第九章では中国国民の民主主義の理解について実証研究を行った。現在の中国国民の民主主義の概念の理解と30年前との比較、民主主義の捉え方についての人口社会要素の分布、民主主義の捉え方の各国比較、および実証研究5と研究6から成る。

研究5と研究6は中国国民の民主主義の概念を捉えるパターンにより、中国における民主主義の現状への評価と政権への信頼がどのように変化したかについて、検証するものである。これにより、中国における民主主義への満足度の高さは民主主義の概念を理解するパターンによって異なることが明らかになった。また、中国国民が政府に寄せる信頼度は政府のパフォーマンスへの評価次第であるが、それは民主主義の概念を捉えるパターンにより異なることが示された。

第五部は第十章、結論である。本研究は中国国民の民主主義への賛同と現政権への信頼という矛盾とも思われる現象を、文化歴史の要因や現実の経済発展の要因、大衆の民主主義の捉え方から分析した。アジア的価値観は民主主義への賛同に支障をきたすことなく、現政権への信頼を支えている。近代化、経済発展の政治的効果は、中国国民の民主主義への満足度を高め、政権への支持を増加させている。すなわち、中国国民は民主主義に賛成しながらも、現政権を支持しているが、その理由として、中国の一般大衆の民主主義の捉え方が、選挙や自由権利より、経済の平等や社会政策の平等を重視しているためであることがわかった。

本研究の今後の展望については、以下のように考える。

1 過去半世紀において、政治学への社会心理学の貢献度は多大であるが、本研究のテーマはまさに社会心理学の視点からの中国国民の民主主義への態度と政府への信頼であり、継続して研究する意義がある。

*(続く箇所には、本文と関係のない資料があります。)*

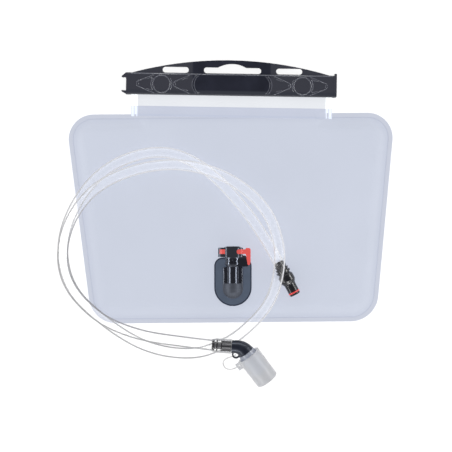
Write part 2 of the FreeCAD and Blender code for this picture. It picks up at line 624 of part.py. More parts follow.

2 中国現政権への政治信頼度の変化は今後も引き続き、分析する必要がある。

3 人口社会要素の分析からみると、将来中国国民の民主主義への満足度や民主主義の捉え方が変化する可能性は高く、アジアン・バロメーターの調査プログラムを利用して、中国国民の民主主義への態度の変化の研究を続ける必要がある。

4 同様に、中国においてアジア的価値観の変化を分析し続ける必要がある。

5 一般大衆が民主化の中でどのような役割を果たすのか、一般大衆は民主主義が必要だと思っているか、民主主義が何を指すかなど、民主化の研究に多大な貢献をもたらすと思われる。